The coverage earlier this year of the Trump family’s business operations shows that no employer is immune from the increased scrutiny on immigration compliance and underscores the importance of aligning hiring and employment practices with standards for verification of identity and employment authorization of new hires. Preparedness for aggressive investigations and worksite enforcement requires a detailed understanding of civil and criminal enforcement standards and regulations, as well as an investment in internal investigations and crisis management.
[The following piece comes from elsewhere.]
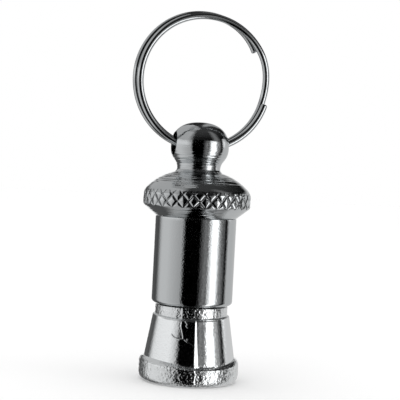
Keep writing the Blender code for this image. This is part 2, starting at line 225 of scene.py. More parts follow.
class RingSettings(bpy.types.PropertyGroup):
    """The split ring"""

    stations: count("Stations", "Steps along the wire", 480)
    outer_radius: length("Outer radius", "Outer radius of the ring", 10.30)
    wire_width: length("Wire width", "Width of the wire across the ring", 1.00)
    wire_thickness: length("Wire thickness", "Thickness of the wire along the axis", 1.00)
    wire_round: length("Wire round", "Round of the wire's corners", 0.47)
    end_round: length("End round", "Round at the wire's ends", 0.30)
    strand_gap: length("Strand gap", "Room between the two strands", 0.05)
    wire_sag: length("Sag", "How far the ring hangs on the ball's hole", 0.52)
    front_end: angle("Front end", "Where the front strand ends", -16)
    back_end: angle("Back end", "Where the back strand ends", 31)
    strand_shift: length("Strand shift", "Half the sideways shift between the strands", 0.14)
    strand_drop: length("Strand drop", "Half the upright shift between the strands", 0.09)
    strand_growth: length("Strand growth", "Half the difference of the strands' radius", 0.06)
    tip_spring: length("Tip spring", "How far the back end springs inwards", 0.45)
    tip_sweep: angle("Tip sweep", "Sweep over which the back end springs in", 38)


class SmallPieceSettings(bpy.types.PropertyGroup):
    """The rubber ring and the paper slip"""

    seal_radius: length("Seal radius", "Radius of the rubber's section", 0.40)
    slip_thickness: length("Paper thickness", "Thickness of the paper", 0.10)
    slip_pitch: length("Roll pitch", "Distance between turns of the roll", 0.16)
    slip_turns: number("Turns", "Turns of the roll", 2.2)
    slip_steps: count("Roll steps", "Steps along the roll", 220)


class FinishSettings(bpy.types.PropertyGroup):
    """The colours of the finishes and the depths of the plating's relief"""

    plating: color("Plating", "Bright plating on turned metal", 0.64, 0.66, 0.67)
    casting: color("Casting", "Bright plating on the casting", 0.90, 0.92, 0.93)
    wire: color("Wire", "Plating of the spring wire", 0.62, 0.64, 0.65)
    # Painted shade: a dark colour laid into the knurling's grooves, where the rim is shaded.
    groove_shadow: color("Painted groove shade", "Dark painted shade in the knurling's grooves", 0.15, 0.155, 0.16)
    rubber: color("Rubber", "Black rubber", 0.015, 0.015, 0.016)
    paper: color("Paper", "Blank paper", 0.86, 0.85, 0.80)
    floor: color("Floor", "The studio's floor", 1.0, 1.0, 1.0)
    head_peel: length("Head peel", "Depth of the orange peel on the head", 0.008)
    tube_peel: length("Tube peel", "Depth of the orange peel on the tube", 0.012)
    wire_peel: length("Wire peel", "Depth of the orange peel on the wire", 0.006)
    rim_marks: length("Rim marks", "Depth of the tool marks on the rim", 0.013)
    dome_marks: length("Dome marks", "Depth of the tool marks on dome and neck", 0.050)
    tube_marks: length("Tube marks", "Depth of the tool marks on the tube", 0.0006)
    wire_marks: length("Wire marks", "Depth of the drawing marks on the wire", 0.0005)
    ball_mark_share: share("Ball mark share", "How deep the marks stay on the ball", 0.08)
    deep_mark_reach: length("Deep marks", "Where deep marks start, below the ball's middle", 5.60)
    ball_mark_fade: length("Mark fade", "Where they start to fade, below the ball's middle", 1.50)


def settings(name):
    return getattr(bpy.context.scene, "capsule_" + name)


def sweep(
    shape, parts, steps, turn=0, center=(0, 0, 0), axis=(0, 0, 1), step=(0, 0, 0), closed=False
):
    """Sweeps points or edges, each step by a share of the turn and by a straight step."""
    made = bmesh.ops.spin(
        shape,
        geom=parts,
        cent=center,
        axis=axis,
        dvec=step,
        angle=turn,
        steps=steps,
        use_merge=closed,
    )
    return made["geom_last"]


class Outline:
    """An outline in the XZ plane, drawn on from its last point."""

    def __init__(self, x, z):
        self.shape = bmesh.new()
        self.last = self.shape.verts.new((x, 0, z))

    def line(self, x, z, pieces=1):
        """Draws a straight line to a point, in equal pieces."""
        step = (Vector((x, 0, z)) - self.last.co) / pieces
        self.last = sweep(self.shape, [self.last], pieces, step=step)[0]

    def arc(self, center_x, center_z, turn, pieces):
        """Turns the last point about a centre, anticlockwise where the turn is positive."""
        center = (center_x, 0, center_z)
        made = sweep(self.shape, [self.last], pieces, turn, center, axis=(0, -1, 0))
        self.last = made[0]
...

We have developed the following checklist to assist employers in identifying key factors related to the risk profiles for worksite enforcement:

  1. Do you operate in an industry that relies on large numbers of low-skilled or manual workers? Recent raids of convenience store chains, restaurants, food processing facilities, and gardening and landscaping companies reveal a pattern of workplace enforcement that targets businesses with a low-skilled workforce.
  2. Has your business conducted an external audit of its workforce employment authorization verification practices in the past five years? In addition to regular internal audits conducted by employers of their verification records, the present environment demands external review by independent professionals with experience in identifying weaknesses in overall compliance practices and potential liabilities related to violations of employment verification regulations.
  3. Do you retain external counsel that has experience not only in immigration compliance but also in immigration-related investigations and crisis management? Expanding worksite enforcement by ICE and the US Attorneys’ Offices carries the potential for disrupting workforce continuity and hampering the ability of employers to continue to operate. Moreover, continuing to conduct business in the midst of a criminal investigation brings particular challenges. Consequently, businesses are well-advised to engage counsel possessing a deep knowledge of immigration compliance and investigatory matters. Businesses must be prepared to respond quickly to allegations of immigration violations and to aggressive investigations by ICE, federal prosecutors, the Department of Justice’s Immigration and Employee Rights Division, and related agencies. Experience working with enforcement agencies and federal prosecutors is critical to an employer’s ability to withstand federal scrutiny of its employment practices.
  4. Does your business have a standardized practice for the onboarding and retention of new workers? Do your practices vary by facility and location? In the current high-scrutiny environment, a failure to standardize routine events such as the recruitment and onboarding of new workers can place a business at significant risk. Employers should review human resources practices across worksite locations and business divisions to ensure that company-wide policies and practices align with workforce employment authorization verification requirements.
  5. Has your company enrolled in the Department of Homeland Security’s E-Verify program? E-Verify is a web-based system that allows enrolled employers to confirm the eligibility of their employees to work in the United States. E-Verify employers verify the identity and employment eligibility of newly hired employees by electronically matching information provided by employees with records available to the SSA and the Department of Homeland Security (“DHS”). While participation in the program remains generally voluntary, enrollment is considered by ICE to be a best practice and may, when combined with careful attention to the reality of identity theft, provide an employer with a measure of protection against allegations of violations of workforce employment authorization verification requirements.

Conclusion

No employer is immune from the scrutiny of federal immigration agencies, particularly in the current environment. Both DHS and the US Attorneys’ Offices are focused on identifying and prosecuting immigration compliance failures that rise to the level of criminal violations. US employers are well advised to plan accordingly, review their human resources policies and practices across worksite locations and business divisions, and ensure that they are aligned with workforce employment authorization verification requirements. Prudent preparation includes periodic independent audits of work authorization (Form I-9 and E-Verify) compliance and the retention of qualified counsel with experience in immigration-related enforcement, crisis management, and dealing with federal prosecutors.